[Extracted records]
• • •
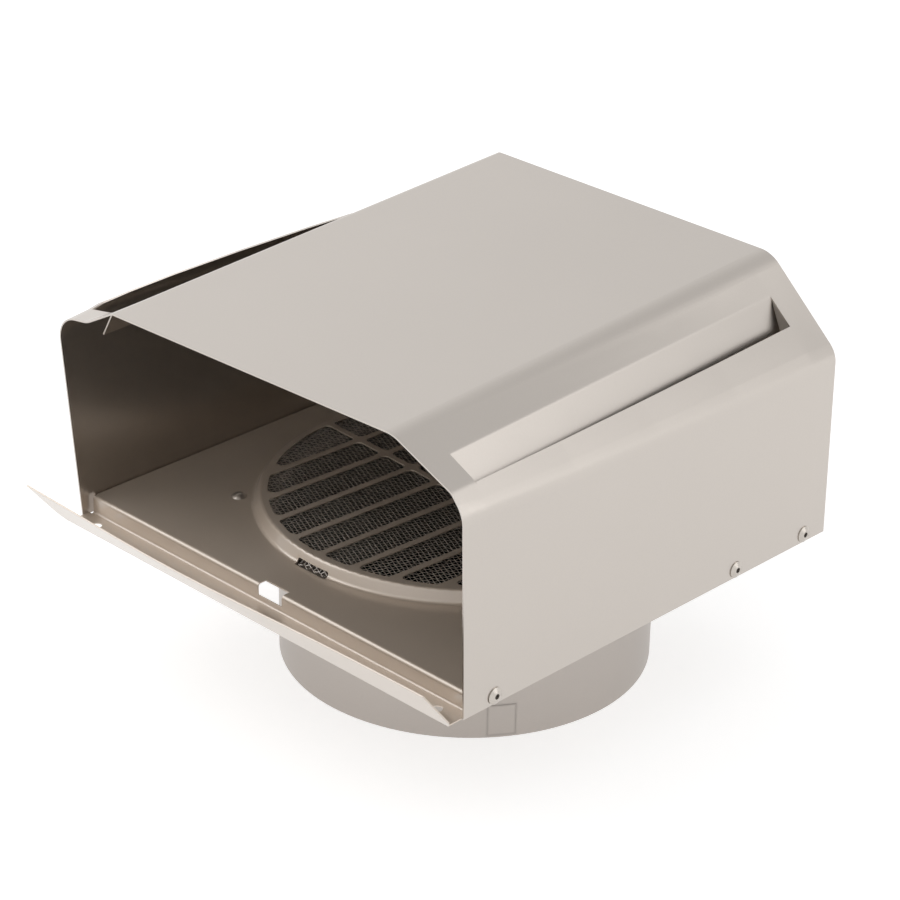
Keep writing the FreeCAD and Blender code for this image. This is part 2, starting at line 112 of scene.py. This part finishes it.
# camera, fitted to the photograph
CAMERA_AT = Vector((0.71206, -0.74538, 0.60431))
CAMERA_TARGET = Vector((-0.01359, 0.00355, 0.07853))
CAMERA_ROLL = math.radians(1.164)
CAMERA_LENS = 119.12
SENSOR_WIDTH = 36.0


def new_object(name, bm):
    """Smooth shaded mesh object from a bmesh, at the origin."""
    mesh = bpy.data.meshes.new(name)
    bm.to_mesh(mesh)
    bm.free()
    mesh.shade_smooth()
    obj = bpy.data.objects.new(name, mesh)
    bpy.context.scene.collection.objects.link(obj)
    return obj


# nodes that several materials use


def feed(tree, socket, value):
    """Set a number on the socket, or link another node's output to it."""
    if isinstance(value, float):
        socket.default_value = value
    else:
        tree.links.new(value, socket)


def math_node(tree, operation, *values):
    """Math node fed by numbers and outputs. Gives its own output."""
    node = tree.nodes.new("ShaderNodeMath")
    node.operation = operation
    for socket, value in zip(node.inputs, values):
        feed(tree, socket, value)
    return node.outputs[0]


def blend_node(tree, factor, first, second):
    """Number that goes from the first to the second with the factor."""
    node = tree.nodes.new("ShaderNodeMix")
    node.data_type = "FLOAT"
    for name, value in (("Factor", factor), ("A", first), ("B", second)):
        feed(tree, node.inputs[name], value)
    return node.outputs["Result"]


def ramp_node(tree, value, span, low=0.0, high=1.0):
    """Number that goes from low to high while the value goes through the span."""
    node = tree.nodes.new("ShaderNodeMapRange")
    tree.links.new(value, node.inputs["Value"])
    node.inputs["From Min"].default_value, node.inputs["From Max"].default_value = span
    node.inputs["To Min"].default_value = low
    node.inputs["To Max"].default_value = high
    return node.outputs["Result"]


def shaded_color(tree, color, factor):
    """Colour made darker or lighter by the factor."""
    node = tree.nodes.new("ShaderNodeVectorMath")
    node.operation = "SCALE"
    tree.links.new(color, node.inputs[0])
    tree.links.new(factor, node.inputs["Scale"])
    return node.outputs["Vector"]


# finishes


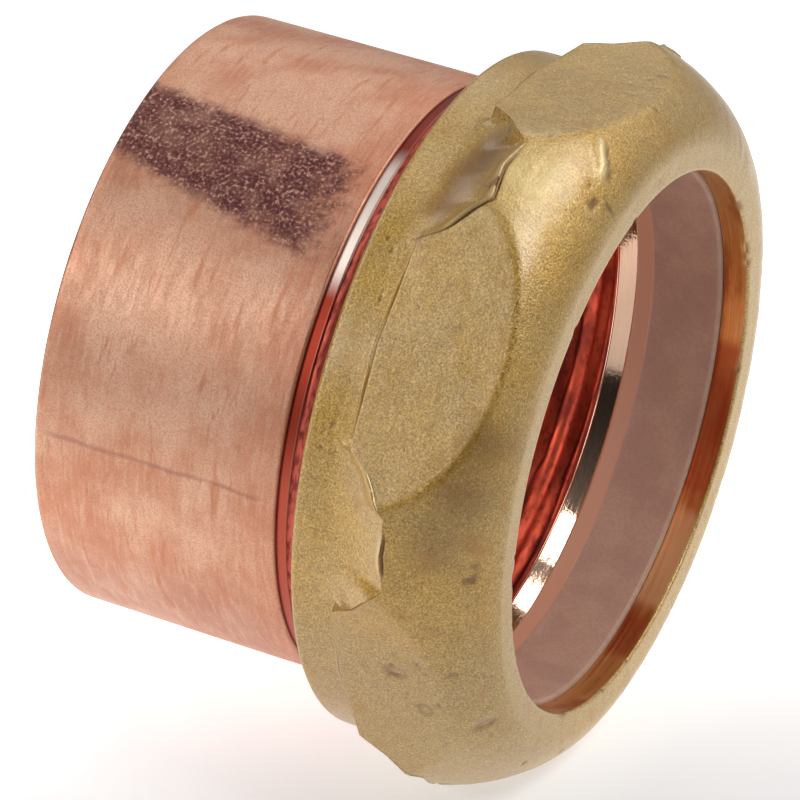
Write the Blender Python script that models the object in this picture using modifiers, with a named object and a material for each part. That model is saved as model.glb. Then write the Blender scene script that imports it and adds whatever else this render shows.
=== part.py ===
• • •
# Description of the task:
Starting at the line that contains "Write the Blender Python", print every line through the end of the listing, word for word. Leave out all the rest.

# Solution for this exercise:
Write the Blender Python script that models the object in this picture using modifiers, with a named object and a material for each part. That model is saved as model.glb. Then write the Blender scene script that imports it and adds whatever else this render shows.
=== part.py ===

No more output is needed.